Keluarga Hathloul menerbitkan foto-foto aktivis yang tersenyum, yang terkenal karena berkampanye menentang larangan selama puluhan tahun terhadap pengemudi wanita, berdiri di dekat meja piknik di sebuah kamp yang dinaungi pohon hanya beberapa hari setelah pembebasannya.
Mereka bersikeras bahwa dia jauh dari bebas.
Pengadilan terorisme Saudi memberi Hathloul larangan bepergian lima tahun setelah membebaskannya dalam masa percobaan, membuatnya rentan terhadap risiko penangkapan kembali, kata keluarganya.
Dan orang tuanya telah dilarang bepergian ke luar negeri sejak 2018, tanpa cara yang jelas untuk secara hukum menentang pembatasan tersebut, tambah mereka.
“Tidak ada yang tahu siapa yang memerintahkan larangan perjalanan (pada keluarga), tidak ada catatan, tidak ada pemberitahuan resmi,” kata saudara perempuan Hathloul, Alia, yang berbasis di Eropa. “Kami tidak tahu bagaimana menghapus larangan perjalanan ini,” katanya kepada AFP.
Orang tua mereka mengetahui tentang larangan perjalanan mereka ketika mencoba meninggalkan kerajaan, kata Alia, dalam apa yang digambarkan oleh para juru kampanye sebagai pola yang akrab.
Di tengah tekanan pada keluarganya, Hathloul telah menolak wawancara media sejak pembebasannya.
Tali tak terlihat
Pihak berwenang Saudi tidak menanggapi ketika ditanya oleh AFP berapa banyak warga yang dilarang bepergian ke luar negeri.
Tetapi para aktivis mengatakan bahwa tindakan itu diberlakukan pada ribuan orang Saudi, dalam praktik lama yang mereka gambarkan sebagai tali tak terlihat untuk mengelola perbedaan pendapat.
Penggunaannya mendahului munculnya penguasa de facto Putra Mahkota Mohammed bin Salman, dengan terutama mereka yang menghadapi persidangan atau dijatuhi hukuman penjara tunduk pada larangan tersebut.

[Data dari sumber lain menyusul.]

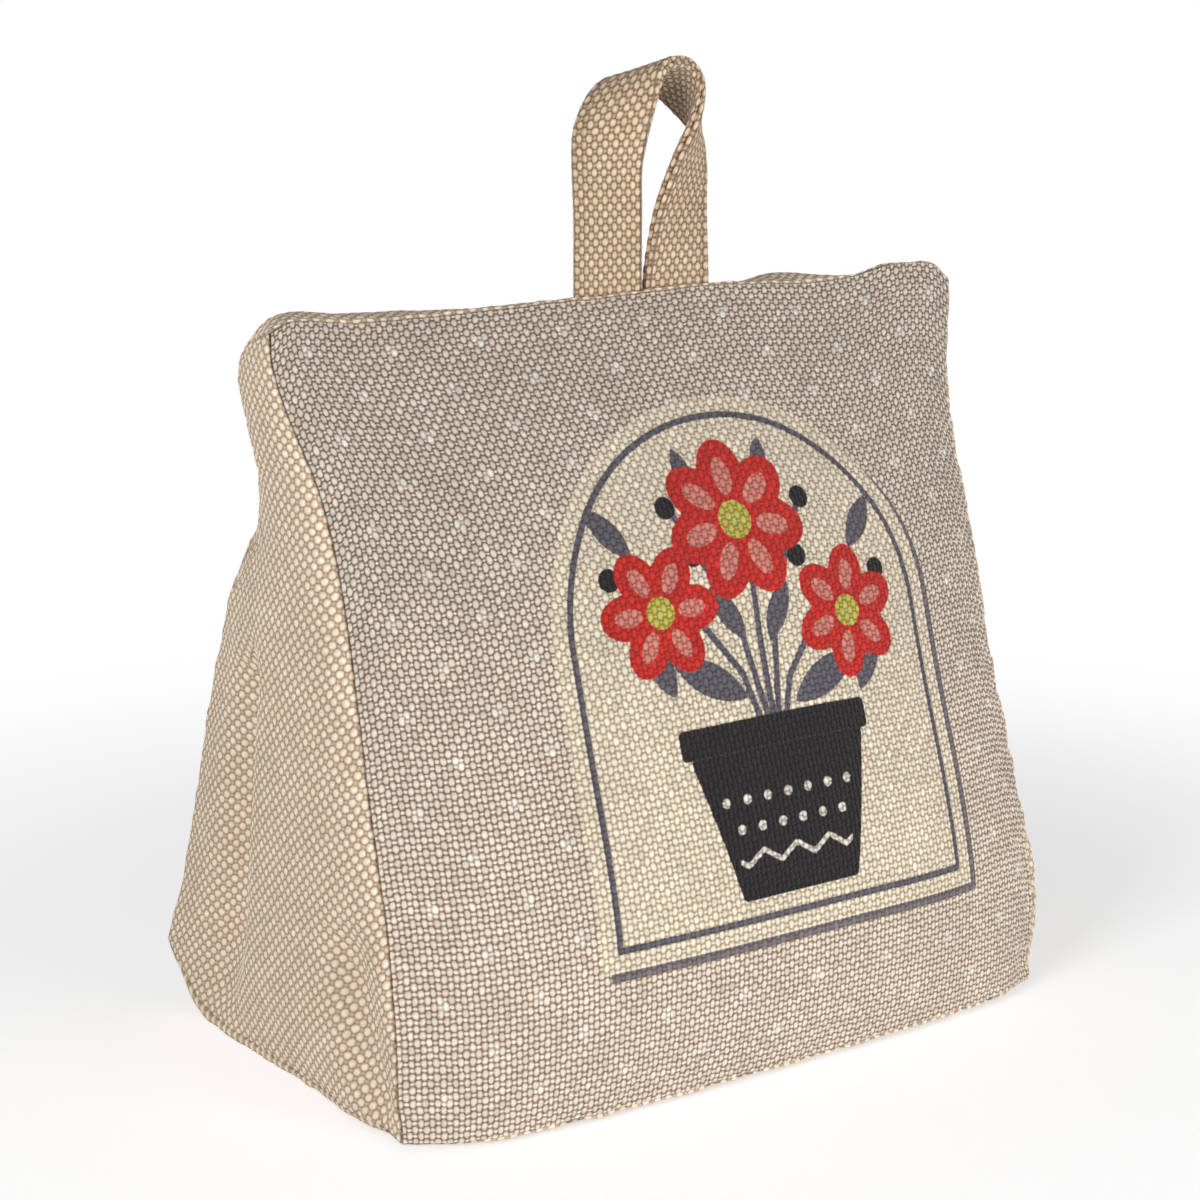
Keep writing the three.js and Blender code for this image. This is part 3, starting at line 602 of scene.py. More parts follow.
def weave_height(warp_count, weft_count, floats):
    """Height of a plain weave of floats, up to 1."""
    a, b = warp_count - 0.5, weft_count - 0.5
    x, y = np.abs(a - 2 * np.round(a / 2)), np.abs(b - 2 * np.round(b / 2))
    wide, long, level_wide, level_long, level = floats
    upright = np.maximum(
        1 - (x / wide) ** 2 - (y / long) ** 2, 1 - ((1 - x) / wide) ** 2 - ((1 - y) / long) ** 2
    )
    flat = np.maximum(
        level - (x / level_long) ** 2 - ((1 - y) / level_wide) ** 2,
        level - ((1 - x) / level_long) ** 2 - (y / level_wide) ** 2,
    )
    return np.clip(np.maximum(upright, flat), LOWEST_GAP, 1)


def roll_sink(distance, radius):
    """How far rounded cloth has dropped at a distance from its seam."""
    left = np.clip(radius - distance, 0, radius)
    return radius - np.sqrt(np.clip(radius**2 - left**2, 0, None))


def pucker(points, lengths):
    """Small waves that the thread pulls into the cloth beside a seam."""
    made = np.array([
        sum(strength * noise.noise(Vector(p) * waves) for waves, strength in PUCKER_WAVES)
        for p in points.reshape(-1, 3)
    ])
    return PUCKER_DEPTH * made.reshape(points.shape[:-1]) * np.exp(-((lengths / PUCKER_REACH) ** 2))


def piece_object(name, points, faces, fabric, attributes, material):
    """A mesh object from points in millimetres, with the place in the cloth as its UV map."""
    mesh = bpy.data.meshes.new(name)
    mesh.from_pydata((points * MM).tolist(), [], faces)
    uv = mesh.uv_layers.new(name="fabric")
    loops = np.empty(len(mesh.loops), np.int32)
    mesh.loops.foreach_get("vertex_index", loops)
    uv.data.foreach_set("uv", fabric[loops].astype(np.float32).ravel())
    for key, values in attributes.items():
        layer = mesh.attributes.new(key, "FLOAT", "POINT")
        layer.data.foreach_set("value", np.asarray(values, np.float32).ravel())
    mesh.shade_smooth()
    mesh.materials.append(material)
    mesh.update()
    made = bpy.data.objects.new(name, mesh)
    bpy.context.scene.collection.objects.link(made)
    return made


def yarn_lines(path, pitch, edge=0.3):
    """Shares along a path and the yarns counted there, at each yarn's middle and side and by the seams."""
    fine = np.linspace(0, 1, LINE_POINTS)
    steps = np.linalg.norm(np.diff(path(fine), axis=0), axis=1)
    length = np.concatenate([[0], np.cumsum(steps)])
    whole = length[-1]
    count = round(whole / pitch)
    lines = np.unique(np.concatenate([np.linspace(0, whole, 2 * count + 1), [edge, whole - edge]]))
    return np.interp(lines, length, fine), lines / whole * count


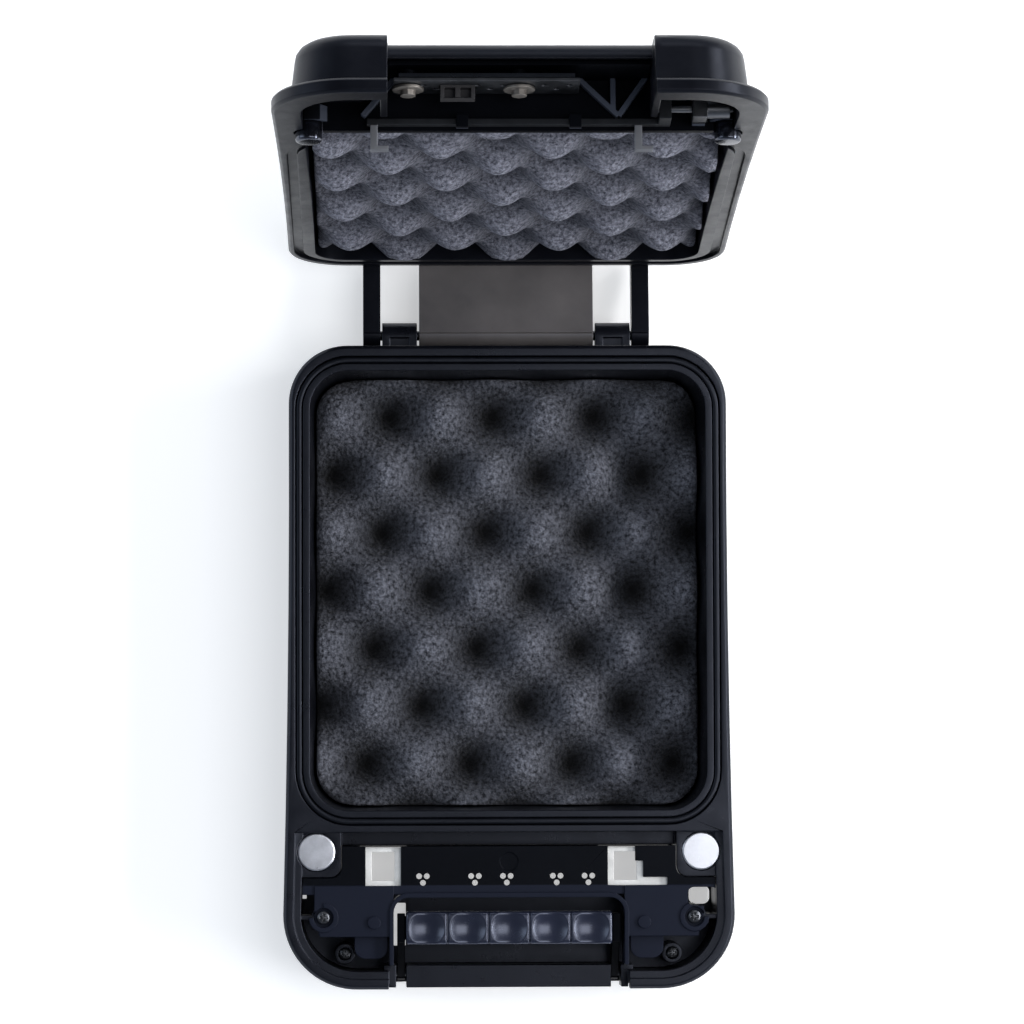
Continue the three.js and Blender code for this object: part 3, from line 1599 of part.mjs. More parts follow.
/** Override lock housing: a flanged barrel through the lid's top. */
function lockHousing() {
  const barrel = post(lockRadius, lockSide, lockY, lockBottom, lockTop);
  const flange = post(lockFlangeRadius, lockSide, lockY, lidTop + fitGap - lockFlangeHeight, lockTop);
  const bore = post(plugRadius + fitGap, lockSide, lockY, lockBottom - overrun, lockTop + overrun);
  return barrel.add(flange).subtract(bore);
}

/** Turning key plug with its keyway and the cam on its inner end. */
function keyPlug() {
  const barrel = post(plugRadius, lockSide, lockY, lockBottom - fitGap - camThickness, lockTop);
  const cam = block(
    lockSide - camLength,
    lockSide + camWidth / 2,
    lockY - camWidth / 2,
    lockY + camWidth / 2,
    lockBottom - fitGap - camThickness,
    lockBottom - fitGap,
  );
  const keyway = block(
    lockSide - keywayWidth / 2,
    lockSide + keywayWidth / 2,
    lockY - keywayLength / 2,
    lockY + keywayLength / 2,
    lockTop - keywayDepth,
    lockTop + overrun,
  );
  return barrel.add(cam).subtract(keyway);
}

// The base and what it carries
place(safe, "base_shell", baseShell(), shellBlack);
place(safe, "rim_gasket", rimGasket(), rubberBlack);
place(
  safe,
  "base_foam",
  eggCrate(
    { width: cavityWidth, length: cavityLength, x: 0, y: cavityMiddleY },
    {
      backZ: baseFoamBottom,
      direction: 1,
      thickness: baseFoamThickness,
      waveHeight: baseFoamWave,
      crestX: baseFoamCrestX,
      crestY: baseFoamCrestY,
      lean: baseFoamLean,
    },
    baseFoamWell(),
  ),
  foamGrey,
);
place(safe, "latch_deck", latchDeck(), linerBlack);
for (const { side, word } of sides) {
  place(safe, `strike_plate_${word}`, strikePlate(side), brightPlate);
  const seat = deckTop - deckSeatDepth + fitGap;
  const shank = deckThickness - deckSeatDepth + 2 * fitGap;
  place(
    safe,
    `deck_screw_${word}`,
    panScrew(side * deckScrewSide, screwY, seat, deckScrewRadius, deckScrewHeight, shank - fitGap),
    darkSteel,
  );
  const pinSeat = trenchFloorHeight + fitGap;
  const pinDome = deckPinRadius * deckPinDomeShare;
  place(
    safe,
    `deck_pin_${word}`,
    panScrew(side * deckPinSide, pinY, pinSeat, deckPinRadius, pinDome, deckPinHeight - 2 * fitGap),
    darkSteel,
  );
  const discZ = pillarTop - discThickness + fitGap;
  const disc = post(discRadius, side * discSide, discY, discZ, pillarTop);
  place(safe, `closing_disc_${word}`, disc, brightPlate);
  const pinStart = side * (flapHalfWidth - hingePinGrip + fitGap);
  const pinEnd = side * (knuckleInnerSide + knuckleWidth + hingeSideGap + armWidth);
  place(safe, `hinge_pin_${word}`, shaft(hingePinRadius, pinStart, pinEnd, hingeY, hingeZ), darkSteel);
  const pinReach = handleArmThickness / 2 + overrun - fitGap;
  const armX = side * handleArmSide;
  place(
    safe,
    `handle_pin_${word}`,
    shaft(handlePinRadius, armX - pinReach, armX + pinReach, handlePivotY, handlePivotHeight, screwSides),
    darkSteel,
  );
  const footTop = footRecess - fitGap;
  const rearFoot = post(footRadius, side * footSide, rearY - footFromEnd, -footProud, footTop);
  const frontFoot = post(footRadius, side * footSide, frontY + footFromEnd, -footProud, footTop);
  place(safe, `rear_foot_${word}`, rearFoot, rubberBlack);
  place(safe, `front_foot_${word}`, frontFoot, rubberBlack);
}
place(safe, "handle_bar", handleBar(), shellBlack);
place(safe, "handle_grip", handleGrip(), rubberBlack);

// The lid and what it carries
place(shutLid, "lid_shell", lidShell(), shellBlack);
place(shutLid, "hinge_flap", hingeFlap(), satinGrey);
place(shutLid, "bay_frame", bayFrame(), linerBlack);
const lidFoamRear = rearY - lidLandInset - foamGap;
const lidFoamFront = bayWallRearY + foamGap;
const lidFoamBack = capInnerTop - fitGap;
const lidFoamWell = cut(lidWell(foamGap, lidBottom + fitGap), postWells()).add(
  raise(
    roundRectangle(
      cavityWidth - 2 * lidFoamProudInset,
      cavityLength - 2 * lidFoamProudInset,
      cavityCornerRadius,
      0,
      cavityMiddleY,
    ),
    lidBottom - overrun,
    lidBottom + 2 * fitGap,
  ),
);
place(
  shutLid,
  "lid_foam",
  eggCrate(
    {
      width: frontWidth - 2 * lidLandInset,
      length: lidFoamRear - lidFoamFront,
      x: 0,
      y: (lidFoamRear + lidFoamFront) / 2,
    },
    {
      backZ: lidFoamBack,
      direction: -1,
      thickness: lidFoamThickness,
      waveHeight: lidFoamWave,
      crestX: lidFoamCrestX,
      crestY: lidFoamCrestY,
      lean: lidFoamLean,
    },
    lidFoamWell,
  ),
  foamGrey,
);
for (const { side, word } of sides) {
  place(shutLid, `closing_post_${word}`, closingPost(side), shellBlack);
}
place(shutLid, "latch_chassis", latchChassis(), darkSteel);
washerScrewSides.forEach((x, i) => {
  place(shutLid, `chassis_screw_${sides[i].word}`, washerScrew(x), connectorCream);
});
place(shutLid, "latch_slide", latchSlide(), darkSteel);
place(
  shutLid,
  "lead_screw",
  shaft(screwRadius, screwStart, motorSide, screwAxisY, screwAxisZ, screwSides),
  brightPlate,
);
place(shutLid, "lock_motor", lockMotor(), darkSteel);
const boardRear = bayWallFrontY - ribDepth - fitGap;
const boardFront = notchY + wallThickness;
const board = block(boardLeft, boardRight, boardFront, boardRear, boardZ, boardZ + boardThickness);
const boardHoles = washerScrewSides.map((x) =>
  post(worksPillarRadius + fitGap, x, washerY, boardZ - overrun, boardZ + overrun, screwSides),
);
place(shutLid, "control_board", cut(board, boardHoles), boardGreen);
const connectorTop = boardZ - fitGap;
const connectorFront = connectorY - connectorLength / 2;
const connectorHoles = sides.map(({ side }) => {
  const x = connectorSide + (side * connectorPitch) / 2;
  return block(
    x - connectorHole / 2,
    x + connectorHole / 2,
    connectorFront - overrun,
    connectorFront + connectorHoleDepth,
    connectorTop - connectorHoleDrop - connectorHole,
    connectorTop - connectorHoleDrop,
  );
});
place(
  shutLid,
  "board_connector",
  cut(
    block(
      connectorSide - connectorWidth / 2,
      connectorSide + connectorWidth / 2,
      connectorFront,
      connectorY + connectorLength / 2,
      connectorTop - connectorHeight,
      connectorTop,
    ),
    connectorHoles,
  ),
  connectorCream,
);
const batteryTop = capInnerTop - fitGap - wallThickness;
const batteryBottom = batteryTop - batteryHeight;
const batteryRear = bayWallFrontY - ribDepth - fitGap;
const batteryX = -(slideEnd + batteryGap + batteryWidth / 2);
const batteryY = batteryRear - batteryLength / 2;
const batteryPlan = roundRectangle(batteryWidth, batteryLength, batteryEdgeRound, batteryX, batteryY);
place(shutLid, "battery_pack", raise(batteryPlan, batteryBottom, batteryTop), batteryBlue);
const coverTop = batteryBottom - fitGap;
const coverScrewY = batteryRear - batteryLength / 2;
const coverBore = post(
  coverScrewRadius / 2 + fitGap,
  batteryX,
  coverScrewY,
  coverTop - overrun,
  coverTop + overrun,
  screwSides,
);
const cover = raise(
  roundRectangle(
    batteryWidth,
    batteryLength - coverMargin,
    batteryEdgeRound,
    batteryX,
    batteryY,
  ),
  coverTop - coverThickness,
  coverTop,
).subtract(coverBore);
place(shutLid, "battery_cover", cover, linerBlack);
const coverScrewTop = coverTop - coverThickness - fitGap;
const coverScrewLow = coverScrewTop - coverScrewHeight;
const coverHead = post(coverScrewRadius, batteryX, coverScrewY, coverScrewLow, coverScrewTop, screwSides);
const coverStemFoot = coverScrewTop - fitGap;
const coverStem = post(coverScrewRadius / 2, batteryX, coverScrewY, coverStemFoot, coverTop, screwSides);
place(shutLid, "battery_cover_screw", coverHead.add(coverStem), darkSteel);
place(shutLid, "keypad_plate", keypadPlate(), linerBlack);
for (let i = 0; i < buttonCount; i += 1) {
  place(shutLid, `key_button_${i + 1}`, keyButton(i), rubberBlack);
}
place(
  shutLid,
  "status_lens",
  post(lensRadius, lensSide, keypadY, keypadTop - keypadThickness, keypadTop + fitGap, screwSides),
  lensRed,
);
place(shutLid, "lock_housing", lockHousing(), brightPlate);
place(shutLid, "key_plug", keyPlug(), brightPlate);

export default safe;
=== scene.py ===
"""Looks of the portable car safe, from the base upwards, then the lid, the room and the camera."""

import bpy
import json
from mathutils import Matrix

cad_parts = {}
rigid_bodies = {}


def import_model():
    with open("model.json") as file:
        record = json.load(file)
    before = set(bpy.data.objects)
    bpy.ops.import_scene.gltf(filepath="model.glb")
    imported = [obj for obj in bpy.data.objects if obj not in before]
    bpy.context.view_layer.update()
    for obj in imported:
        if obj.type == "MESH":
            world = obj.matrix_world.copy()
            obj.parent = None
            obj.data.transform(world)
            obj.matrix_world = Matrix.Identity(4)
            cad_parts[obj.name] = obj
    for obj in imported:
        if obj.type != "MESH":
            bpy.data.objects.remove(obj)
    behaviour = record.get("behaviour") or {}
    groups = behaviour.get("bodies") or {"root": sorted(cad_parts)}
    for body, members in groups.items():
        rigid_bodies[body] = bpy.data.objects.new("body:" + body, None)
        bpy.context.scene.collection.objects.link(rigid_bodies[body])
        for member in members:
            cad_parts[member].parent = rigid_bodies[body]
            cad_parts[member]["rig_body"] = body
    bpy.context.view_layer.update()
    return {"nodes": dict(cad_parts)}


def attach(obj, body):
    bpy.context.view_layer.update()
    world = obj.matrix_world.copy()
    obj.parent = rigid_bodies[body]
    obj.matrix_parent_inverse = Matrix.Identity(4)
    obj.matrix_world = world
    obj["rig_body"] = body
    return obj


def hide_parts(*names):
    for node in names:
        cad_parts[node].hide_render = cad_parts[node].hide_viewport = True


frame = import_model()

import json
import math

import bmesh
import bpy
import numpy as np
from mathutils import Matrix, Vector

nodes = frame["nodes"]


# Base shell: the lower half of the case, one moulding in black glass-filled polymer, satin with
# a very fine spark texture. The solid's facets are joined, its corner arcs are refined to true
# rounds, and every edge gets the small radius that the mould leaves.
def linear(red, green, blue):
    """A colour written from 0 to 255, in linear light by the sRGB curve."""
    shares = np.array([red, green, blue]) / 255
    light = np.where(shares > 0.04045, ((shares + 0.055) / 1.055) ** 2.4, shares / 12.92)
    return (*light.tolist(), 1.0)


def toned(shade, share):
    """A shade made darker or lighter by a share of its light."""
    return tuple(share * part for part in shade[:3]) + (1,)


def feed(material, shader, sockets):
    """Gives a node's sockets their values, each a number, a colour or another node's output."""
    for name, value in sockets.items():
        if isinstance(value, bpy.types.NodeSocket):
            material.node_tree.links.new(value, shader.inputs[name])
        else:
            shader.inputs[name].default_value = value


def node(material, kind, sockets=None, **settings):
    """One shader node with its settings and the values of its sockets."""
    made = material.node_tree.nodes.new(kind)
    for name, value in settings.items():
        setattr(made, name, value)
    feed(material, made, sockets or {})
    return made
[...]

Tetapi para pegiat percaya langkah-langkah itu sekarang semakin menargetkan anggota keluarga tahanan atau pembangkang luar negeri yang dipandang sebagai gangguan.
“Larangan perjalanan adalah salah satu alat pemerintah Saudi untuk intimidasi dan tekanan,” kata Abdullah Alaoudh yang berbasis di AS, putra ulama terkemuka Salman al-Awdah, yang telah dipenjara sejak 2017.